### DO THIS
Can you restate the lines of the entries below, word for word, from the first one through the line that includes "the slab's mesh."?

### MATERIAL PROVIDED
━━━━━━━━

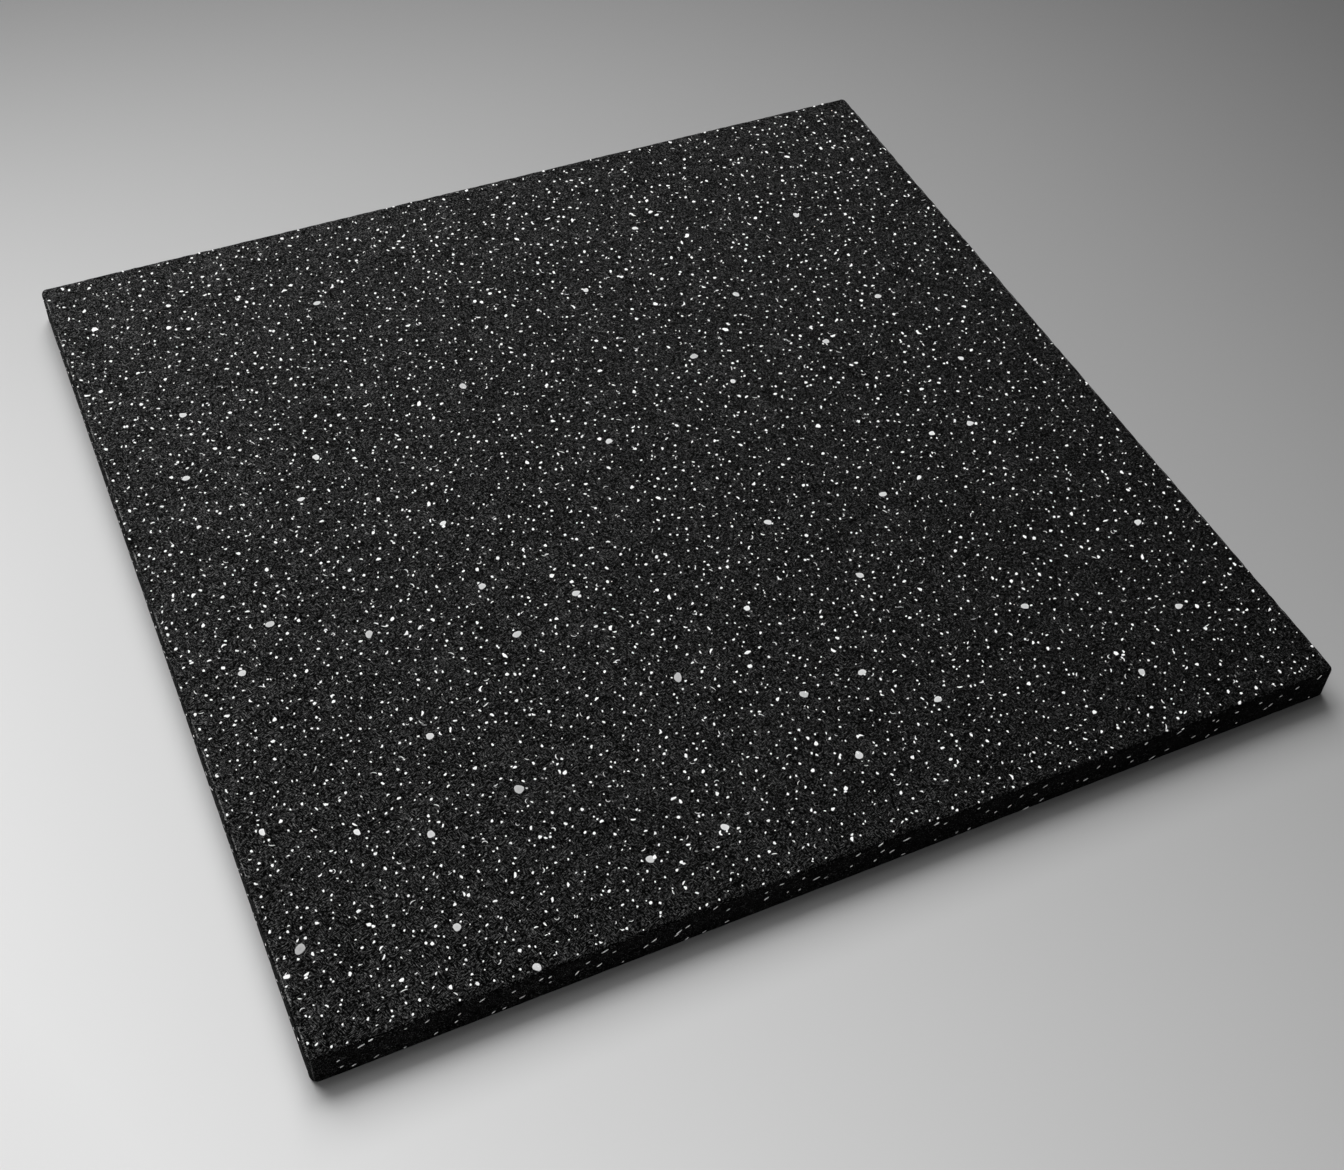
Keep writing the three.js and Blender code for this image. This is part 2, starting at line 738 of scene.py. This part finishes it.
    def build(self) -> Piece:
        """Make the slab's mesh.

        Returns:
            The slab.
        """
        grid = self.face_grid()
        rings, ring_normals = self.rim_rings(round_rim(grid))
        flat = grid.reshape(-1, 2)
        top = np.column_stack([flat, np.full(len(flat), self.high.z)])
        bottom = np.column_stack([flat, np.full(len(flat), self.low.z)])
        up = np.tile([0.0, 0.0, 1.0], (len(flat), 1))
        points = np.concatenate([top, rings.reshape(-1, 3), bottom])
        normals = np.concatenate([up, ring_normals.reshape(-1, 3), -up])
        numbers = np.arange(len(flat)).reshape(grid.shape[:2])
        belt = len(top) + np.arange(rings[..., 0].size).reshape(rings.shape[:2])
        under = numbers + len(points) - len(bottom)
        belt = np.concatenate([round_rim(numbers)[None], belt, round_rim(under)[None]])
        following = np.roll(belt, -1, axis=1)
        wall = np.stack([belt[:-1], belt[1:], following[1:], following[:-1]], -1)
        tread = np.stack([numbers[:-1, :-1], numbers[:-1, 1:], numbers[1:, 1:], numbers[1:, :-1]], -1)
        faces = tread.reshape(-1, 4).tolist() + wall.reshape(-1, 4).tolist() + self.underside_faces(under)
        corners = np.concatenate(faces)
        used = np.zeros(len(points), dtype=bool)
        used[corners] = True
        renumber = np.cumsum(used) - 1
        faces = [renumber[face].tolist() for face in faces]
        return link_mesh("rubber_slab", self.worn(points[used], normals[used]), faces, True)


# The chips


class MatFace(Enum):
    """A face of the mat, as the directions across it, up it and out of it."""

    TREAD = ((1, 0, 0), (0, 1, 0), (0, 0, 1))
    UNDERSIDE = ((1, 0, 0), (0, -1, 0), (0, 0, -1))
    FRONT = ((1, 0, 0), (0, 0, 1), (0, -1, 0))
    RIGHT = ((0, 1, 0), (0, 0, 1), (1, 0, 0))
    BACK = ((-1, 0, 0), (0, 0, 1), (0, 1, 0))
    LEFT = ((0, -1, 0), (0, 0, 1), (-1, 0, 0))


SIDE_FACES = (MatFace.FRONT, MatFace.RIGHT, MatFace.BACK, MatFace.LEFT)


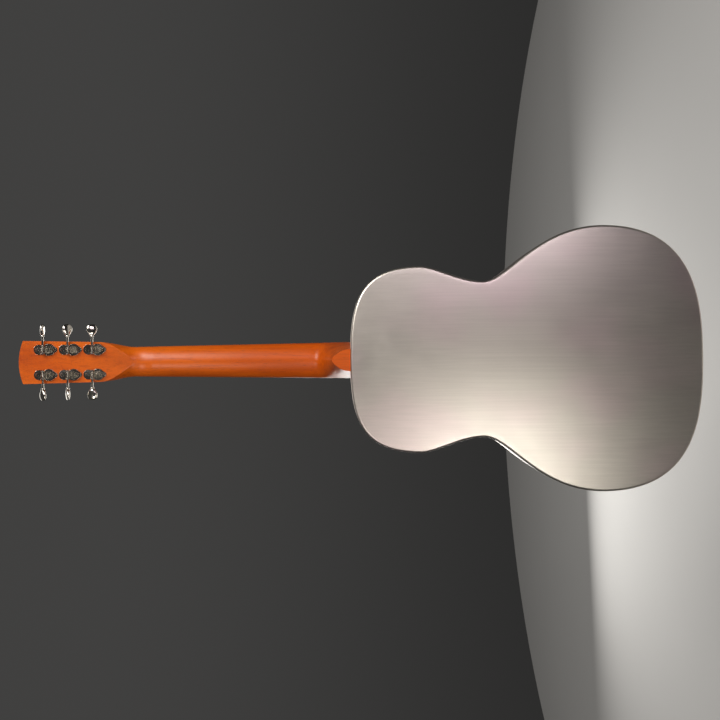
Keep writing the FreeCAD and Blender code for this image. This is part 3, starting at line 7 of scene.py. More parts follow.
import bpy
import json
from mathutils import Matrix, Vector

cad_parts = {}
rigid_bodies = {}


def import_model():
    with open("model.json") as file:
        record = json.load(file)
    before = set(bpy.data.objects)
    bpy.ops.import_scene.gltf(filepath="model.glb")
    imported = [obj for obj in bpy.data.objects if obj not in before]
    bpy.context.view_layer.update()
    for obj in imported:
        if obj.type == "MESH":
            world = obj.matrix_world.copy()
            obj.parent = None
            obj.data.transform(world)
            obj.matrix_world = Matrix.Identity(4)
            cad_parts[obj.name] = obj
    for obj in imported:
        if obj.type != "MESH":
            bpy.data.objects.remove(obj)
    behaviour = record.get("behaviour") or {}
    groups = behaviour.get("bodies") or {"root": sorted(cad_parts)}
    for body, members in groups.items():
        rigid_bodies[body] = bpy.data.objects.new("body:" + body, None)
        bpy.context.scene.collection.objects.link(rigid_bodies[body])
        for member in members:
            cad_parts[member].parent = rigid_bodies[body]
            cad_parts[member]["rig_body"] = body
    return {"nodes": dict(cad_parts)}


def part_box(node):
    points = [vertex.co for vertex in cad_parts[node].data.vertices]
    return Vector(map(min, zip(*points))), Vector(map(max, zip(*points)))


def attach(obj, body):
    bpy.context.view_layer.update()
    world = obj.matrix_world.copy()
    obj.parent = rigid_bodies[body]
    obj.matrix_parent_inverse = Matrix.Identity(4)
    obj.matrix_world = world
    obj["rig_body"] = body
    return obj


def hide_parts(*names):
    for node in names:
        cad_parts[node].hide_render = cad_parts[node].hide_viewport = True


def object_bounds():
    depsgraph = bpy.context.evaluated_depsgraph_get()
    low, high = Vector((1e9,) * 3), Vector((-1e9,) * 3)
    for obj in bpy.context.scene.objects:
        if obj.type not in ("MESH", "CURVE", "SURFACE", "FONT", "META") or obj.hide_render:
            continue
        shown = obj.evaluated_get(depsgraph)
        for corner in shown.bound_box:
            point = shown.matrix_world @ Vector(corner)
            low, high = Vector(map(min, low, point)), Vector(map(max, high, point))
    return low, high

━━━━━━━━

### WRITTEN RESPONSE
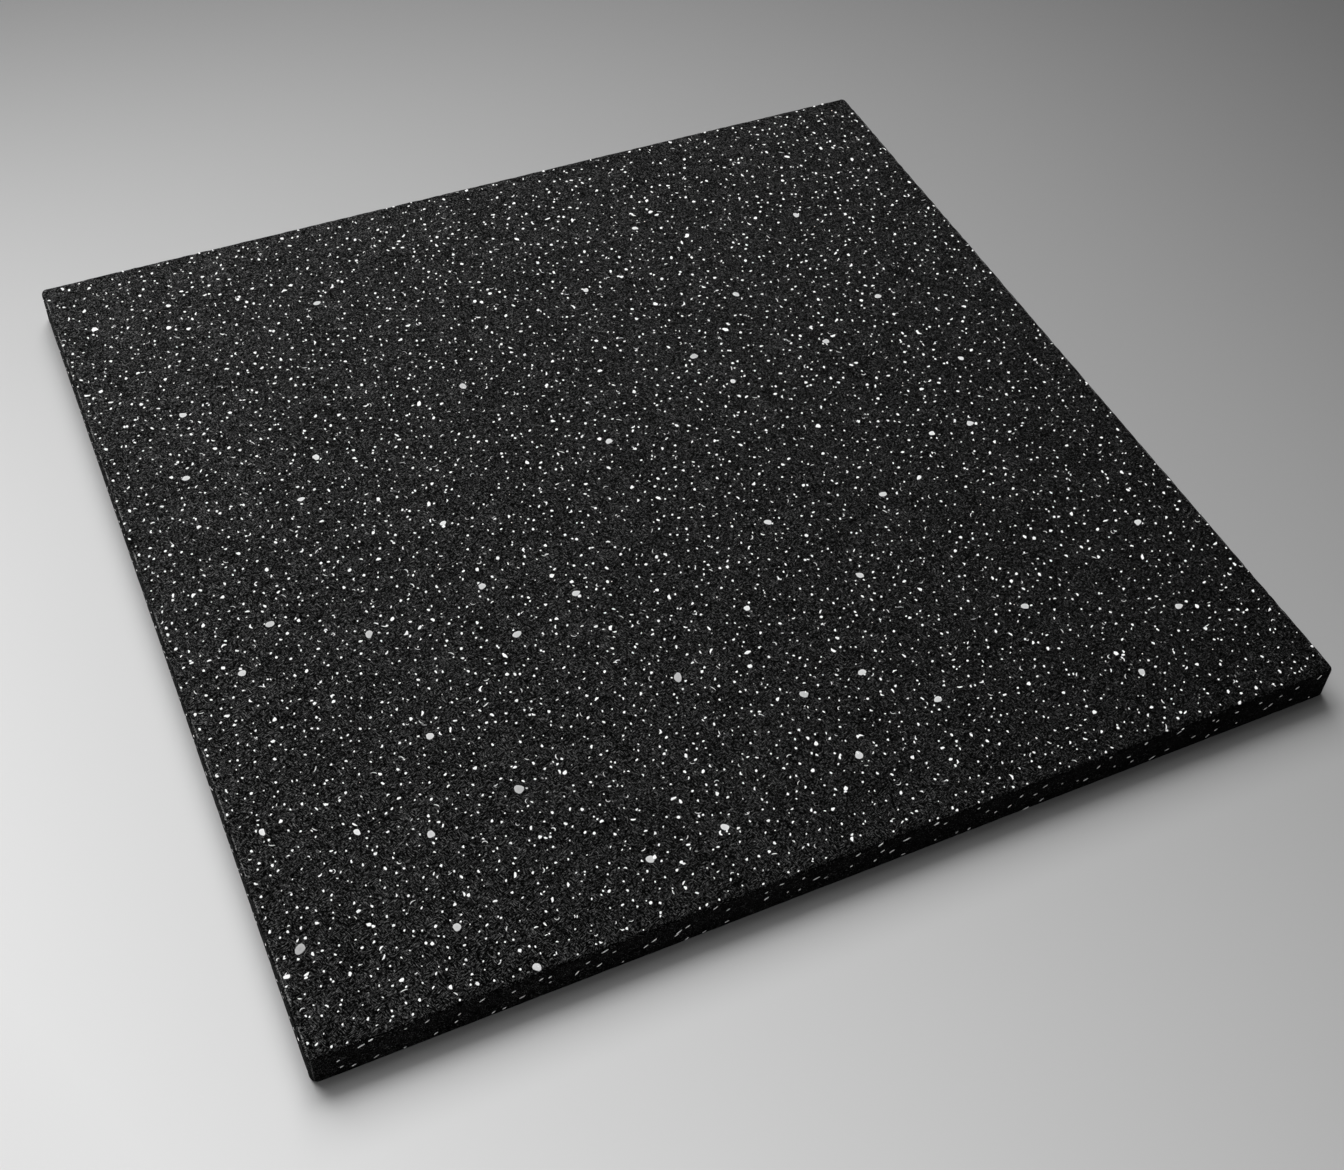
Keep writing the three.js and Blender code for this image. This is part 2, starting at line 738 of scene.py. This part finishes it.
    def build(self) -> Piece:
        """Make the slab's mesh.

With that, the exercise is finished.